For if the ends justify the means, if our Reason is to be an instrument guided solely by a calculation of the consequences, then all sorts of troubling conclusions are reached. For example, suppose the bomber is a hardened terrorist who does not talk, even under severe torture. But suppose also that he has a three year old daughter whom he dearly loves. Instrumental rationality prescribes that if the task of saving thousands is what matters above the rights of a person not to be tortured, this child ought to be tortured in front of her father’s eyes until he tells us the combination number that will diffuse the bomb. At this point, the terrorist wins hands down. For is, suddenly, has become impossible to claim moral superiority over him or his kind. Fanaticism’s best mate is instrumental rationality; the very foundation of modern economic thinking about how we, humans, function.

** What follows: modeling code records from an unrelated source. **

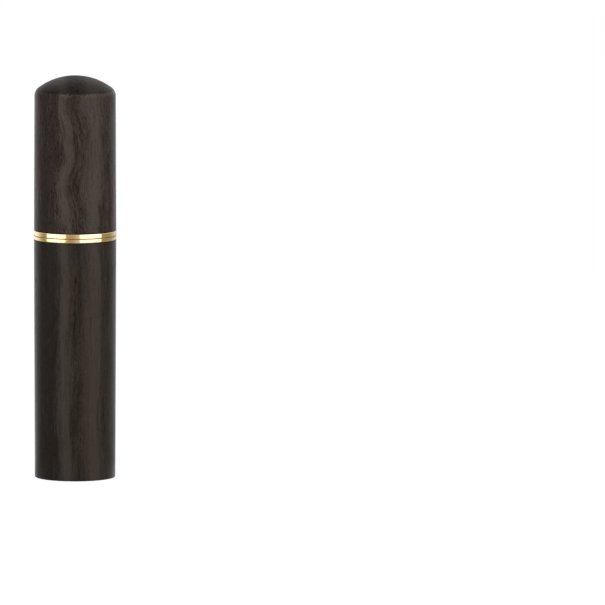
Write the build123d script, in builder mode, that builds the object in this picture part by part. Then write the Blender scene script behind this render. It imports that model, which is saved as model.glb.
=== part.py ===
from build123d import *
import math
import os

# A turned wooden needle case: a hollow body with a flat base, and a pull-off cap with a
# domed crown. Each half has a brass ring at its rim. A brass neck is glued into the body,
# and the cap slips over it on a brass lining, held by a rubber ring in a groove of the neck.
# The origin is the centre of the base, and +Z runs along the case, up to the crown.
# All sizes are in millimetres.

# Outside of the case
total_height = 75.0
cap_length = 29.75  # from the parting line to the top of the crown
rim_radius = 7.65  # wood at the parting line, where the case is widest
base_taper = 0.15  # the body is this much slimmer at its base
crown_taper = 0.09  # the cap is this much slimmer at the foot of its crown
crown_arc_radius = 11.4  # curve over the top of the crown
crown_edge_round = 1.85  # tighter curve from that arc down into the side
base_edge_round = 0.2
rim_edge_break = 0.06

# Brass rings, seen as a double band with a fine dark line at the parting line
body_ring_height = 0.72
cap_ring_height = 0.91
ring_stand_out = 0.03  # the rings stand this far proud of the wood
ring_edge_break = 0.08

# Bore of the case, and the pads at its two ends
bore_radius = 4.2
base_thickness = 4.5
crown_thickness = 5.0
pad_thickness = 1.0
pad_edge_gap = 0.1

# Brass neck in the body, and the brass lining in the cap that slips over it
neck_wall = 1.1
neck_stand = 8.0  # above the parting line
neck_shank = 6.0  # glued into the body, measured below the brass ring
neck_lead = 0.3
slip_clearance = 0.08
lining_wall = 0.6
lining_depth = 9.5  # how far the cap's counterbore reaches above the parting line
lining_setback = 0.1  # the lining stops short of the face of the cap's ring
lining_lead = 0.2
glue_line = 0.03

# Rubber ring in its groove
groove_depth = 0.65
groove_width = 0.9
groove_drop = 2.2  # from the mouth of the neck to the middle of the groove
seal_clearance = 0.025

# Heights and radii that follow from the sizes above
parting_height = total_height - cap_length
body_rim_height = parting_height - body_ring_height
cap_rim_height = parting_height + cap_ring_height
neck_mouth_height = parting_height + neck_stand
neck_foot_height = body_rim_height - neck_shank
lining_top_height = parting_height + lining_depth
bore_floor_height = base_thickness
bore_roof_height = total_height - crown_thickness

base_radius = rim_radius - base_taper
crown_foot_radius = rim_radius - crown_taper
ring_radius = rim_radius + ring_stand_out
neck_radius = bore_radius + neck_wall
lining_bore_radius = neck_radius + slip_clearance
lining_radius = lining_bore_radius + lining_wall
pad_radius = bore_radius - pad_edge_gap

crown_arc_drop = crown_arc_radius - math.sqrt(crown_arc_radius**2 - crown_foot_radius**2)
crown_edge_height = total_height - crown_arc_drop

groove_height = neck_mouth_height - groove_drop
groove_floor_radius = neck_radius - groove_depth
seal_section_radius = (lining_bore_radius - groove_floor_radius) / 2 - seal_clearance
seal_centre_radius = (lining_bore_radius + groove_floor_radius) / 2

os.makedirs("parts", exist_ok=True)


# Body: one turned piece of dark wood, bored from its rim and counterbored for the neck
with BuildPart() as body_shell:
    with BuildSketch(Plane.XZ) as body_profile:
        with BuildLine() as body_outline:
            Polyline(
                (0, 0),
                (base_radius, 0),
                (rim_radius, body_rim_height),
                (0, body_rim_height),
                close=True,
            )
        make_face()
    revolve(axis=Axis.Z)
    body_edges = body_shell.edges().filter_by(GeomType.CIRCLE).sort_by(Axis.Z)
    fillet(body_edges[0], radius=base_edge_round)
    chamfer(body_edges[-1], length=rim_edge_break)
    with Locations((0, 0, body_rim_height)):
        CounterBoreHole(
            radius=bore_radius,
            counter_bore_radius=neck_radius + glue_line,
            counter_bore_depth=neck_shank,
            depth=body_rim_height - bore_floor_height,
        )
body_shell.part.label = "body_shell"
export_step(body_shell.part, "parts/body_shell.step")


# Cap: one turned piece of the same wood, with its crown, bored and counterbored from below
with BuildPart() as cap_shell:
    with BuildSketch(Plane.XZ) as cap_profile:
        with BuildLine() as cap_outline:
            crown_arc = TangentArc(
                (0, total_height), (crown_foot_radius, crown_edge_height), tangent=(1, 0)
            )
            Polyline(
                crown_arc @ 1,
                (rim_radius, cap_rim_height),
                (0, cap_rim_height),
                crown_arc @ 0,
            )
        make_face()
        crown_corner = cap_profile.vertices().sort_by_distance(crown_arc @ 1)[0]
        fillet(crown_corner, radius=crown_edge_round)
    revolve(axis=Axis.Z)
    rim_edge = cap_shell.edges().filter_by(GeomType.CIRCLE).sort_by(Axis.Z)[0]
    chamfer(rim_edge, length=rim_edge_break)
    with Locations(Plane(origin=(0, 0, cap_rim_height), z_dir=(0, 0, -1))):
        CounterBoreHole(
            radius=bore_radius,
            counter_bore_radius=lining_radius + glue_line,
            counter_bore_depth=lining_top_height - cap_rim_height,
            depth=bore_roof_height - cap_rim_height,
        )
cap_shell.part.label = "cap_shell"
export_step(cap_shell.part, "parts/cap_shell.step")


# Body ring: the lower line of the double band, glued on the rim of the body round the neck
with BuildPart() as body_ring:
    with BuildSketch(Plane.XY.offset(body_rim_height)):
        Circle(ring_radius)
        Circle(neck_radius + glue_line, mode=Mode.SUBTRACT)
    extrude(amount=body_ring_height)
    body_ring_circles = body_ring.edges().filter_by(GeomType.CIRCLE)
    chamfer(body_ring_circles.group_by(SortBy.RADIUS)[-1], length=ring_edge_break)
body_ring.part.label = "body_ring"
export_step(body_ring.part, "parts/body_ring.step")


# Cap ring: the upper line of the band, glued on the rim of the cap round the lining
with BuildPart() as cap_ring:
    with BuildSketch(Plane.XY.offset(parting_height)):
        Circle(ring_radius)
        Circle(lining_radius + glue_line, mode=Mode.SUBTRACT)
    extrude(amount=cap_ring_height)
    cap_ring_circles = cap_ring.edges().filter_by(GeomType.CIRCLE)
    chamfer(cap_ring_circles.group_by(SortBy.RADIUS)[-1], length=ring_edge_break)
cap_ring.part.label = "cap_ring"
export_step(cap_ring.part, "parts/cap_ring.step")


# Neck: a brass tube glued into the body, with a groove for the rubber ring near its mouth
with BuildPart() as neck:
    with BuildSketch(Plane.XY.offset(neck_foot_height)):
        Circle(neck_radius)
        Circle(bore_radius, mode=Mode.SUBTRACT)
    extrude(amount=neck_mouth_height - neck_foot_height)
    mouth_edges = neck.edges().group_by(Axis.Z)[-1].sort_by(SortBy.RADIUS)
    chamfer(mouth_edges[-1], length=neck_lead)
    chamfer(mouth_edges[0], length=neck_lead)
    with BuildSketch(Plane.XY.offset(groove_height - groove_width / 2)):
        Circle(neck_radius + slip_clearance)
        Circle(groove_floor_radius, mode=Mode.SUBTRACT)
    extrude(amount=groove_width, mode=Mode.SUBTRACT)
neck.part.label = "neck"
export_step(neck.part, "parts/neck.step")


# Cap lining: a brass tube glued into the cap's counterbore, which slips over the neck
with BuildPart() as cap_lining:
    with BuildSketch(Plane.XY.offset(parting_height + lining_setback)):
        Circle(lining_radius)
        Circle(lining_bore_radius, mode=Mode.SUBTRACT)
    extrude(amount=lining_depth - lining_setback)
    lead_edge = cap_lining.edges().group_by(Axis.Z)[0].sort_by(SortBy.RADIUS)[0]
    chamfer(lead_edge, length=lining_lead)
cap_lining.part.label = "cap_lining"
export_step(cap_lining.part, "parts/cap_lining.step")


# Seal ring: rubber, squeezed between the floor of its groove and the cap's lining
with BuildPart() as seal_ring:
    with Locations((0, 0, groove_height)):
        Torus(major_radius=seal_centre_radius, minor_radius=seal_section_radius)
seal_ring.part.label = "seal_ring"
export_step(seal_ring.part, "parts/seal_ring.step")


# Felt pads: one on the floor of the body's bore, and one under the roof of the cap's bore
with BuildPart() as base_pad:
    with BuildSketch(Plane.XY.offset(bore_floor_height)):
        Circle(pad_radius)
    extrude(amount=pad_thickness)
base_pad.part.label = "base_pad"
export_step(base_pad.part, "parts/base_pad.step")

with BuildPart() as cap_pad:
    with BuildSketch(Plane.XY.offset(bore_roof_height - pad_thickness)):
        Circle(pad_radius)
    extrude(amount=pad_thickness)
cap_pad.part.label = "cap_pad"
export_step(cap_pad.part, "parts/cap_pad.step")
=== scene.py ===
import math

import bpy
import numpy as np
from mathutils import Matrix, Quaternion, Vector


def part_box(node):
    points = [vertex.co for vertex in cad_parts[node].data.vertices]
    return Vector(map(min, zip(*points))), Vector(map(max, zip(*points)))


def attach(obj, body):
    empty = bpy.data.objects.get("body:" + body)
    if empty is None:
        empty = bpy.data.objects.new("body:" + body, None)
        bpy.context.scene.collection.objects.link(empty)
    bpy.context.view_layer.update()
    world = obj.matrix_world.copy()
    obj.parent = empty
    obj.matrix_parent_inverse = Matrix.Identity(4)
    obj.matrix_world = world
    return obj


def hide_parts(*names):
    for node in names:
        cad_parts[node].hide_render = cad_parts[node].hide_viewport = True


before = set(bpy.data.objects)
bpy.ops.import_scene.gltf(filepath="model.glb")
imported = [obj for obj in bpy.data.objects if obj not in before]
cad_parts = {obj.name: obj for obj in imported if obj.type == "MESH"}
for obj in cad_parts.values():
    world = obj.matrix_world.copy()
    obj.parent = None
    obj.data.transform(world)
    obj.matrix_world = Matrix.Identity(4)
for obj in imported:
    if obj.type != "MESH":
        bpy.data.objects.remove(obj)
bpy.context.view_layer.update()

scene = bpy.context.scene


# The view
# The case is seen from a little above through a long lens, and stands at the left of the frame.
# The camera is aimed at the case's axis, and then swung to the right about its own upright.
camera_distance = 3.0
camera_height = 0.387
aim_height = 0.0326
lens_length = 967.1
swing = math.radians(0.8016)

camera = bpy.data.objects.new("camera", bpy.data.cameras.new("camera"))
camera.data.lens = lens_length
camera.location = (0.0, -camera_distance, camera_height)
sight_line = Vector((0.0, 0.0, aim_height)) - camera.location
camera.rotation_mode = "QUATERNION"
camera.rotation_quaternion = sight_line.to_track_quat("-Z", "Y") @ Quaternion((0, 1, 0), -swing)
scene.collection.objects.link(camera)
scene.camera = camera
scene.view_settings.view_transform = "Standard"


# The studio
# A white floor and white surroundings, and two tall soft boxes, one to each side of the camera.
# The brass and the oiled wood reflect a round tent of cloth, which shows in reflections alone. It is
# dimmer in front than to the sides and overhead, and its ground sheet is lit below the two boxes.
class Value:
    """A number or colour of a finish. Sums, differences, products and quotients add Math nodes."""

    def __init__(self, finish, socket):
        self.finish = finish
        self.socket = socket

    def __add__(self, other):
        return self.finish.maths("ADD", self, other)

    def __radd__(self, other):
        return self.finish.maths("ADD", other, self)

    def __sub__(self, other):
        return self.finish.maths("SUBTRACT", self, other)

    def __rsub__(self, other):
        return self.finish.maths("SUBTRACT", other, self)

    def __mul__(self, other):
        return self.finish.maths("MULTIPLY", self, other)

    def __rmul__(self, other):
        return self.finish.maths("MULTIPLY", other, self)

    def __truediv__(self, other):
        return self.finish.maths("DIVIDE", self, other)


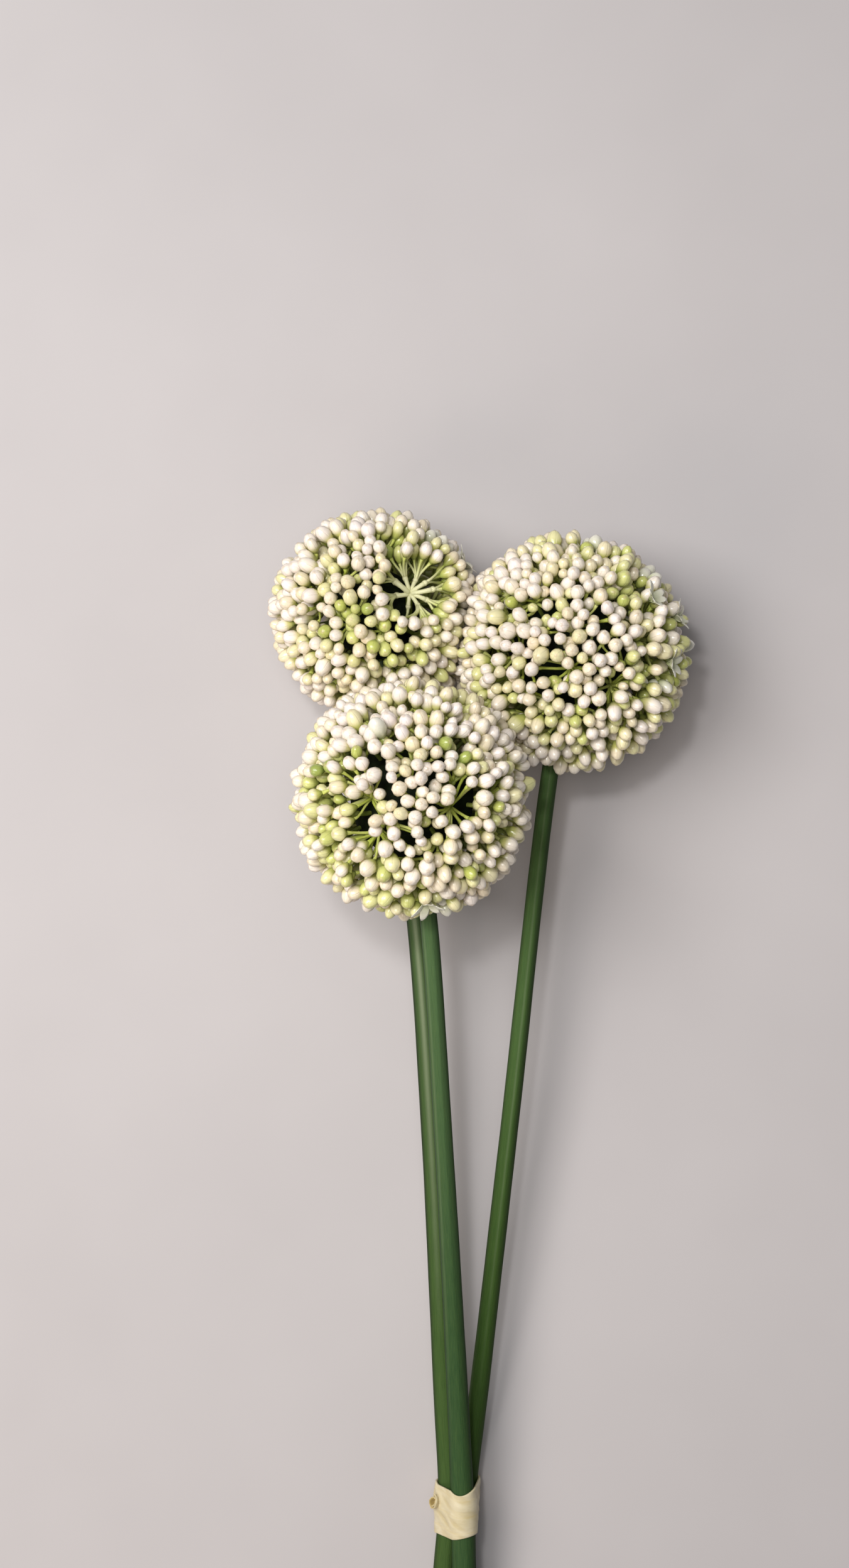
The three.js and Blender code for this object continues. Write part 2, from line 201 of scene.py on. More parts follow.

Suddenly, the murder to thousands of innocents at the twin towers can be justified by weighing their lives, on some imaginary scales, against those of thousands of the West’s victims in Palestine, Vietnam, Iraq, Afghanistan. At that point the world will have descended into an abyss of moral relativism and impossible ‘calculation’. The greatest victim will be humanism and the only triumph left will be that claimed by fanatics.

To recap, by forcing the US (and the West more generally) to kill without a trial, to violate ancient norms of returning the body of your enemy to his family for burial (recall Antigone’s arguments to Creon), to celebrate in the open the death of a deadly opponent, Osama Bin Laden achieved his last triumph against a Western civilisation that comes out of this affair weaker, less secure and more wedded to fundamentalism than ever before.